Output solely the number of lines containing the string "axes".
....
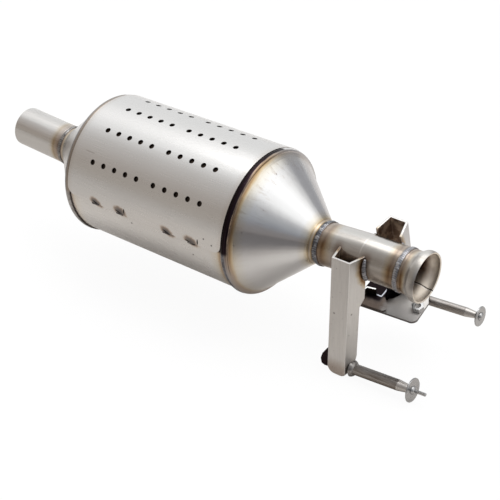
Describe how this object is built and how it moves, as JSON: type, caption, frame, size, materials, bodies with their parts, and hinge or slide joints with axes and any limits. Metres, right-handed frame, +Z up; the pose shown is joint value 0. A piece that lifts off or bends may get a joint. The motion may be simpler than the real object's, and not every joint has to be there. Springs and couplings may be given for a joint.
{
  "type": "diesel particulate filter",
  "caption": "Exhaust particulate filter: ceramic brick in a steel can with a perforated heat shield, end cones, pipes and two hanger brackets with rods.",
  "frame": {"origin": "middle of the can on its axis, half way along the ceramic brick", "axes": "+X along the can towards the outlet, +Z up with the heat shield on top, +Y to the far side"},
  "size_m": [0.5836, 0.1623, 0.2012],
  "materials": {
    "can_steel": "satin stainless sheet with a faint grain along the can",
    "cone_steel": "pressed stainless steel, half bright, heat tinted near the welds",
    "shield_steel": "thin satin stainless sheet with rows of punched holes",
    "pipe_steel": "drawn stainless tube, lightly brushed, gold and brown tint by the welds",
    "weld_steel": "rippled weld bead, blue-grey with gold and brown edges",
    "bracket_steel": "matt folded steel sheet",
    "rod_steel": "drawn bar with fine streaks along it",
    "zinc_plate": "bright zinc plated fasteners",
    "brick_ceramic": "matt grey honeycomb ceramic, alternate cells plugged",
    "mat_fibre": "pale compressed fibre mat"
  },
  "bodies": {
    "root": {"can_shell": "can_steel", "support_mat": "mat_fibre", "filter_brick": "brick_ceramic", "inlet_cone": "cone_steel", "outlet_cone": "cone_steel", "inlet_rim_weld": "weld_steel", "outlet_rim_weld": "weld_steel", "inlet_pipe": "pipe_steel", "inlet_pipe_weld": "weld_steel", "outlet_pipe": "pipe_steel", "outlet_cone_weld": "weld_steel", "outlet_flare": "pipe_steel", "outlet_flare_weld": "weld_steel", "heat_shield": "shield_steel", "shield_stitch_welds": "weld_steel", "front_bracket": "bracket_steel", "rear_bracket": "bracket_steel", "rear_foot_plate": "bracket_steel", "rear_foot_nut": "zinc_plate", "front_bracket_welds": "weld_steel", "rear_bracket_welds": "weld_steel", "front_hanger_rod": "rod_steel", "front_washer": "zinc_plate", "front_rivet": "zinc_plate", "front_rod_weld": "weld_steel", "rear_hanger_rod": "rod_steel", "rear_washer": "zinc_plate", "rear_rivet": "zinc_plate", "rear_rod_weld": "weld_steel"}
  },
  "joints": []
}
....
> **Answer for the task**
2